[START]

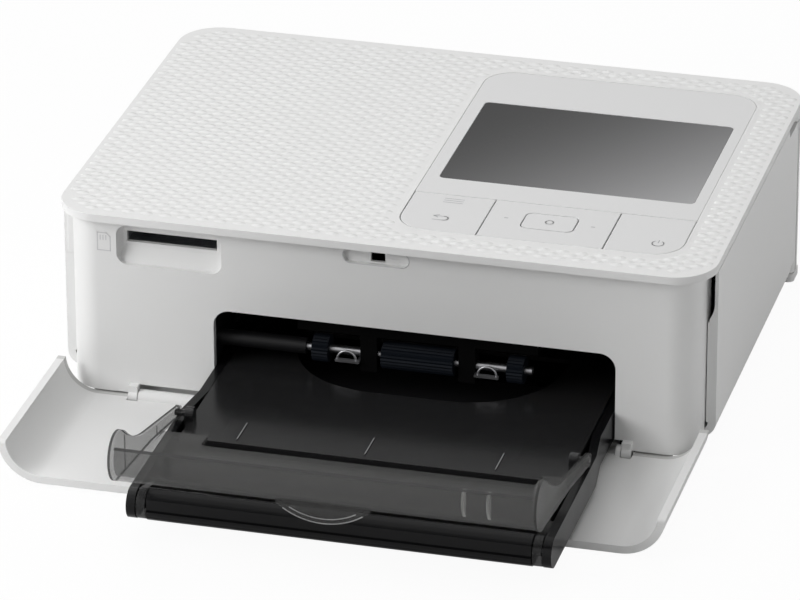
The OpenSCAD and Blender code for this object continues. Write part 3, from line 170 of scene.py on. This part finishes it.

[END]
[START]

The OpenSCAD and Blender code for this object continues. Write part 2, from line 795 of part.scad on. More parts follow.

[END]
[START]

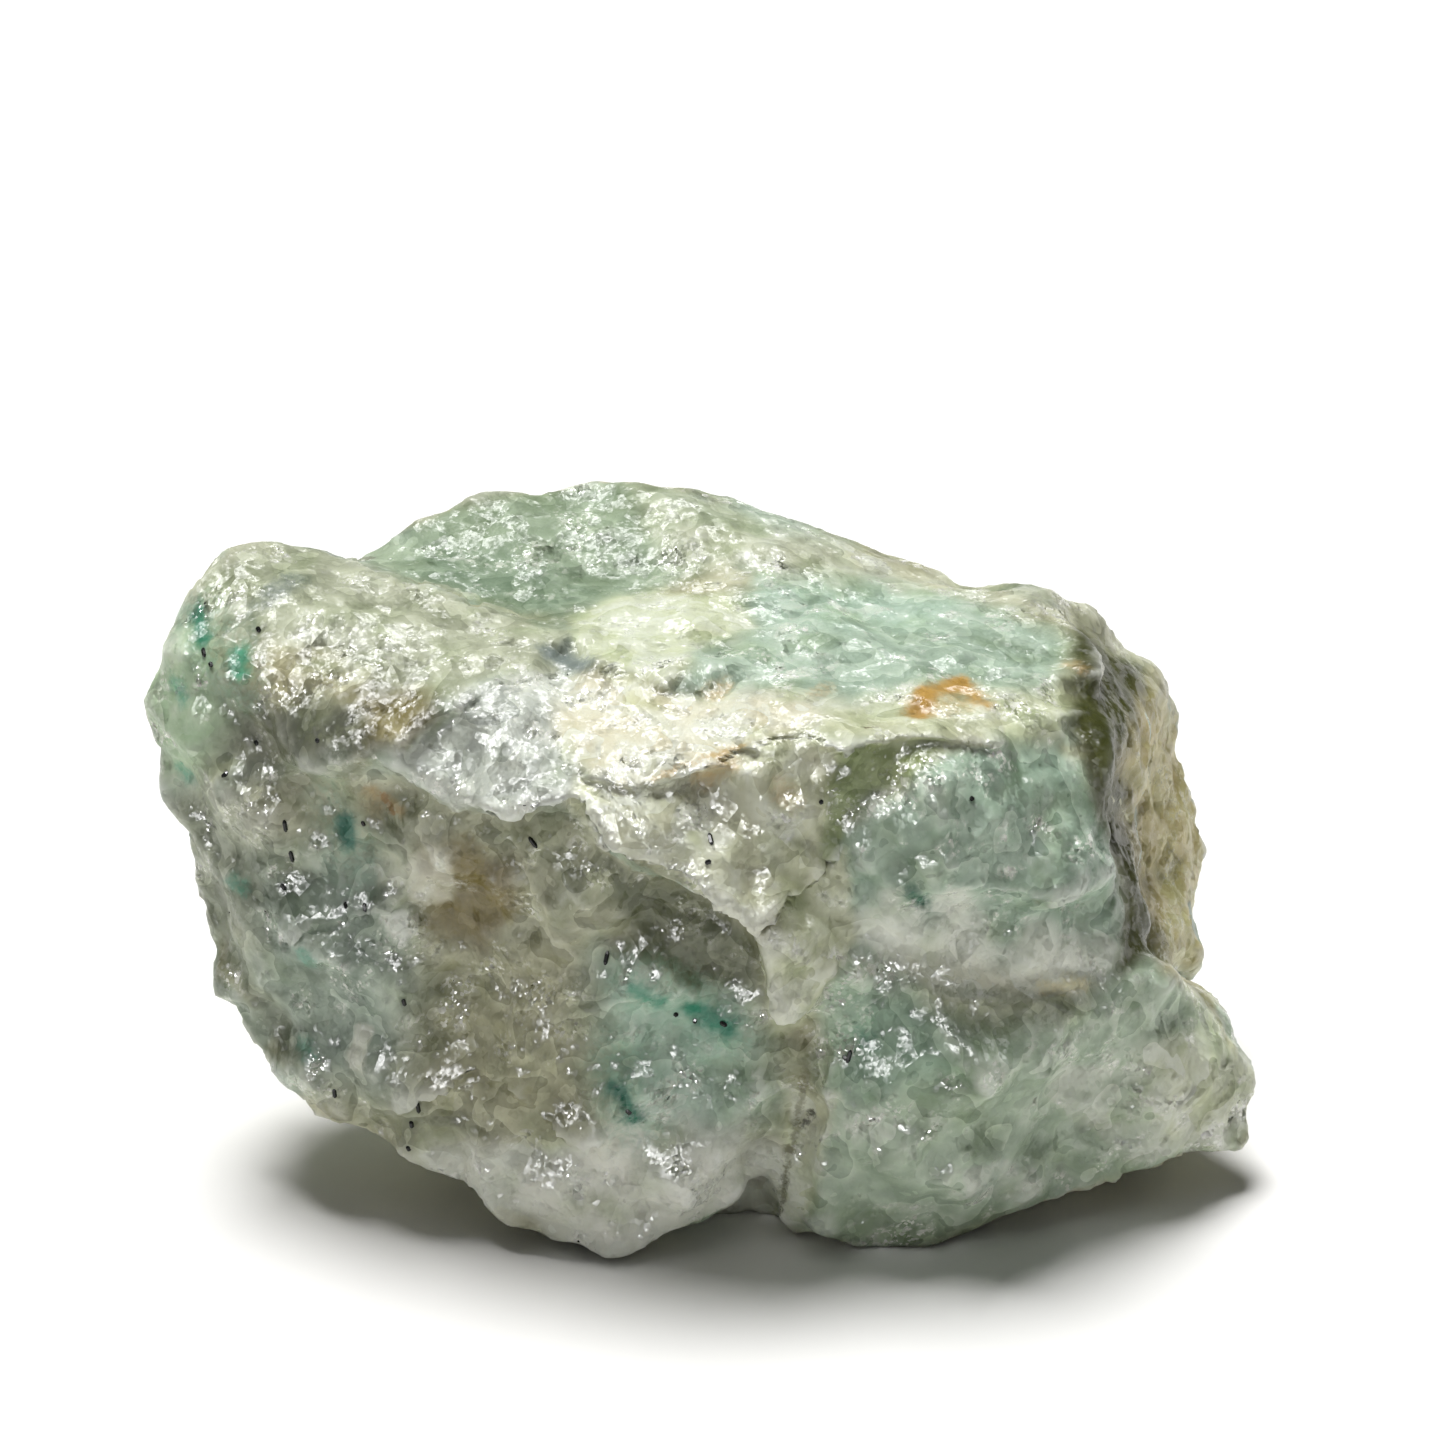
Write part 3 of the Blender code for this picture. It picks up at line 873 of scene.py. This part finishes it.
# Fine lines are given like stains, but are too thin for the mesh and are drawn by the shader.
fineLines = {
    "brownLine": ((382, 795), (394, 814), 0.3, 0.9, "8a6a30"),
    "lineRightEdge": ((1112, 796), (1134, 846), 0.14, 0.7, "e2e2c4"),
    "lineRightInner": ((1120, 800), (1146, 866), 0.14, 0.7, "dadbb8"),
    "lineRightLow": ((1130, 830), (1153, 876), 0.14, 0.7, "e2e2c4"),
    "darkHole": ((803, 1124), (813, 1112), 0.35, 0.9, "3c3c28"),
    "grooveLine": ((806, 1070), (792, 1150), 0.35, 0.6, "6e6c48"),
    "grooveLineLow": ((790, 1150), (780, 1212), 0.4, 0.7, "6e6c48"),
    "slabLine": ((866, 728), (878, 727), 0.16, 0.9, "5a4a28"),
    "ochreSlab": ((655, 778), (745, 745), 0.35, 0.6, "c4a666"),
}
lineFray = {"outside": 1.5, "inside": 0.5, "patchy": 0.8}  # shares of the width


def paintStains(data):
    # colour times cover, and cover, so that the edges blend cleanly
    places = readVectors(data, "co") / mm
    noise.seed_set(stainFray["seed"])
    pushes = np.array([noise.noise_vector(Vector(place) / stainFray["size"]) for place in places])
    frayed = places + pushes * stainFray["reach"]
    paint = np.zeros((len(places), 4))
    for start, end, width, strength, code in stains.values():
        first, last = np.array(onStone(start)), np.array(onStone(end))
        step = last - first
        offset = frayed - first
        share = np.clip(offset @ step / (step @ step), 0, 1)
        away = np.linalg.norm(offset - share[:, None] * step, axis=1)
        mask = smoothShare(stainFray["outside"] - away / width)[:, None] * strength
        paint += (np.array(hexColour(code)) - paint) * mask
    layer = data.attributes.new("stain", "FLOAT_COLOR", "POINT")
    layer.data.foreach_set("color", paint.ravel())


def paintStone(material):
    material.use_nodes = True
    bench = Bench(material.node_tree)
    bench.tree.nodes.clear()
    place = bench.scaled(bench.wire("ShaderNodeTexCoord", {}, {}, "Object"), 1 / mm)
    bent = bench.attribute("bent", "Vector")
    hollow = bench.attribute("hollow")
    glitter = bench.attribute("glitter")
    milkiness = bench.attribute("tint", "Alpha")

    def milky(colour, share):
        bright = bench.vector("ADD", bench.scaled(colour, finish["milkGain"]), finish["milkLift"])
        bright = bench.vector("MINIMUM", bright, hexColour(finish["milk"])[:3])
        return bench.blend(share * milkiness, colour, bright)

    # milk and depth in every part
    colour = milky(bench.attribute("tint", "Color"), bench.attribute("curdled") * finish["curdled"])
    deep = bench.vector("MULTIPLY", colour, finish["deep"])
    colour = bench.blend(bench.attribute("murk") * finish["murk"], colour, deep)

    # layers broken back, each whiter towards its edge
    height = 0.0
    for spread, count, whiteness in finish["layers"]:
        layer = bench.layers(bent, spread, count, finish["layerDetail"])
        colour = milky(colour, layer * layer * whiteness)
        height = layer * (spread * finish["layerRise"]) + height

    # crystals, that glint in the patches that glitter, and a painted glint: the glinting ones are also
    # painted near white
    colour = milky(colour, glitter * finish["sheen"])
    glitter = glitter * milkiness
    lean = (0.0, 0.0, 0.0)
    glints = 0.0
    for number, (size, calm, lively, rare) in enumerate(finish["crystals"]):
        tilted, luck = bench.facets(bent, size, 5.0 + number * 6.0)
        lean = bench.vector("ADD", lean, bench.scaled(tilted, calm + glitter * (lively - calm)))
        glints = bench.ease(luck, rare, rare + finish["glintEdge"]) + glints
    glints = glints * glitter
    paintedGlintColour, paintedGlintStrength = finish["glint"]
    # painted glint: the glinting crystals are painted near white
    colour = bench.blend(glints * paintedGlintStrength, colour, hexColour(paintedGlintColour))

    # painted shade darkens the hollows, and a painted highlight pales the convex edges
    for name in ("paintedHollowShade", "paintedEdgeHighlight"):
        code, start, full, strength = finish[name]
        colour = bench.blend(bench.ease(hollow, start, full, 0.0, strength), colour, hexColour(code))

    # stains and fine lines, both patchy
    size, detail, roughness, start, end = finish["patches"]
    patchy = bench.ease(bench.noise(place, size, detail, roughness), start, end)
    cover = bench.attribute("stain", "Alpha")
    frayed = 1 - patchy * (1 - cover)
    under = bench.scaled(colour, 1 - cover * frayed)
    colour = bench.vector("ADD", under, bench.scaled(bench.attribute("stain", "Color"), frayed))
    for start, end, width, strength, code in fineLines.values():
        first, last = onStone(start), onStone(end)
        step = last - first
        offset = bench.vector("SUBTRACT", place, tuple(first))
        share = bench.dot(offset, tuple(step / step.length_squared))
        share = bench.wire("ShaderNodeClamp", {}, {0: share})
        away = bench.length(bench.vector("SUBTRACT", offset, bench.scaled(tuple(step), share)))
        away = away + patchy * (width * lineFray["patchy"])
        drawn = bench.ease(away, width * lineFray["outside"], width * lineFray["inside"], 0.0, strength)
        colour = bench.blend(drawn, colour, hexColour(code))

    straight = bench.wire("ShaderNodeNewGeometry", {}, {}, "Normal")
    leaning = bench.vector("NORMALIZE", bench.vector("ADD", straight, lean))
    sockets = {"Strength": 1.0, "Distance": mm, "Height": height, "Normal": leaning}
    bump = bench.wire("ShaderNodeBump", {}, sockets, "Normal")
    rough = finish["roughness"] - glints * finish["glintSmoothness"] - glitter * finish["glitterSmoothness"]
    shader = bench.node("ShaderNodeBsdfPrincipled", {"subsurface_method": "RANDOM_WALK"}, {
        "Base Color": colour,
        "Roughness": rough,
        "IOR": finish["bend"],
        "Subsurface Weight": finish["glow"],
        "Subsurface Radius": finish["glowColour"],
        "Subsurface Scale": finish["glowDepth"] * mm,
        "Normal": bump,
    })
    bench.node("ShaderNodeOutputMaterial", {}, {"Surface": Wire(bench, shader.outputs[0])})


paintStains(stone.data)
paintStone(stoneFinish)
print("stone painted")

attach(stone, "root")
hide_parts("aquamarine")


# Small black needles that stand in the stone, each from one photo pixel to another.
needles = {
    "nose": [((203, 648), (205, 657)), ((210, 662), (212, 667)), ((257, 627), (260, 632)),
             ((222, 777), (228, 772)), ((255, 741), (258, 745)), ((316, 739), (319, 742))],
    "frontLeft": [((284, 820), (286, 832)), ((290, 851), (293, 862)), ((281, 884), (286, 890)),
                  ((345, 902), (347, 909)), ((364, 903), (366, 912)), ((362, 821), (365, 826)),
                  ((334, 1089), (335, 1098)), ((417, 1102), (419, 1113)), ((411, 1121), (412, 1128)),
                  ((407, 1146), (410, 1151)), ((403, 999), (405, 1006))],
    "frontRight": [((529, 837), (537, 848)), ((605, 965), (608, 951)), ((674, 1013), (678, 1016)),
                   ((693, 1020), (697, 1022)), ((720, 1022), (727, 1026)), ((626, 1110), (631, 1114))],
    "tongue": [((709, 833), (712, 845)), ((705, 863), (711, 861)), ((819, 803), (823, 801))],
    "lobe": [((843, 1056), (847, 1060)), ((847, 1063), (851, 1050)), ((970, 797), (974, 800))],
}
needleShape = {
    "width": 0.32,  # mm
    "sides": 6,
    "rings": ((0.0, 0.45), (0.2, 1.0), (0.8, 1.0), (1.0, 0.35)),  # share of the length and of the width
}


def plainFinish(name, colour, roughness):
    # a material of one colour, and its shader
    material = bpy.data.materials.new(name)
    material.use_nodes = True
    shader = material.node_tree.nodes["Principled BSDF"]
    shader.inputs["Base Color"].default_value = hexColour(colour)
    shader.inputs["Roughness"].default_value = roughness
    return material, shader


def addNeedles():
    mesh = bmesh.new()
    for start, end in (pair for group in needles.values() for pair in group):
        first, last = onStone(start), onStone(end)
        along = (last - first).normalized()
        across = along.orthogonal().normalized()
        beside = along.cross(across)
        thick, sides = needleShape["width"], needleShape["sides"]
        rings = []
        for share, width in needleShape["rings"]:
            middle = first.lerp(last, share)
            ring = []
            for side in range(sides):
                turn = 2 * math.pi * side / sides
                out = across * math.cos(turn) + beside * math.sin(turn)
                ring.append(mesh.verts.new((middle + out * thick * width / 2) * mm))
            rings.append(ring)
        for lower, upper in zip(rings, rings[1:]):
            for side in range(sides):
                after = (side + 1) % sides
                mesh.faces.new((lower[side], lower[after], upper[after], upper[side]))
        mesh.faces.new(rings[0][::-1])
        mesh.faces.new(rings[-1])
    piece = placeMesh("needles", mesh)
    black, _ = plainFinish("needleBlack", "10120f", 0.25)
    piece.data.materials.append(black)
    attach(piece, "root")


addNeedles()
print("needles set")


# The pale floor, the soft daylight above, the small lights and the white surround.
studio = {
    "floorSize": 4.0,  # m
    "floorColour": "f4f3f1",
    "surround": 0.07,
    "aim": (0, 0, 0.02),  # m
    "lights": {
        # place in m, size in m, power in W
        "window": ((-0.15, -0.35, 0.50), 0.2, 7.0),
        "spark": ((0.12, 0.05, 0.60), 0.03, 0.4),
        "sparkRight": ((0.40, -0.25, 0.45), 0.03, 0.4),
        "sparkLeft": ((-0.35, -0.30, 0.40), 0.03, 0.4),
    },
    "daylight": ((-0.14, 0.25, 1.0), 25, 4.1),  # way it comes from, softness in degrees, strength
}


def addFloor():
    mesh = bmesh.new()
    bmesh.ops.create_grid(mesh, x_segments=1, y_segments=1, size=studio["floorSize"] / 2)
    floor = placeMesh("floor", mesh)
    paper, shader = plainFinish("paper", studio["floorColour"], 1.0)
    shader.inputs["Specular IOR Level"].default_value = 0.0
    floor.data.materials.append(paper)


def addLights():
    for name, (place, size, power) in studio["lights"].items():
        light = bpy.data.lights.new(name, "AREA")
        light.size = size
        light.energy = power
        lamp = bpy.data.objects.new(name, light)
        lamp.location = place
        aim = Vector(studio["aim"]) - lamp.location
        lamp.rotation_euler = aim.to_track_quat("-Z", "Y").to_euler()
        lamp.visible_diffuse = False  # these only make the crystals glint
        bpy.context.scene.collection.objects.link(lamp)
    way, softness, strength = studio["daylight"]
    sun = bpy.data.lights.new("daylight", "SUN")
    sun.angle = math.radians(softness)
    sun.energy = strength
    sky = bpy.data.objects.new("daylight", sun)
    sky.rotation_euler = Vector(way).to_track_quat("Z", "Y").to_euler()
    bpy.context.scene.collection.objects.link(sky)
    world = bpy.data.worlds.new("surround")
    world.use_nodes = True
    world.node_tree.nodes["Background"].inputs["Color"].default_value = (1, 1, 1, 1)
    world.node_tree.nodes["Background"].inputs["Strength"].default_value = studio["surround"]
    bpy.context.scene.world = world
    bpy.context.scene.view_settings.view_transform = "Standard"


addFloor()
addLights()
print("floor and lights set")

[END]

Task to complete: Find the word "OpenSCAD" in the entries, and copy every line it shows up in.

Written solution:
The OpenSCAD and Blender code for this object continues. Write part 3, from line 170 of scene.py on. This part finishes it.
The OpenSCAD and Blender code for this object continues. Write part 2, from line 795 of part.scad on. More parts follow.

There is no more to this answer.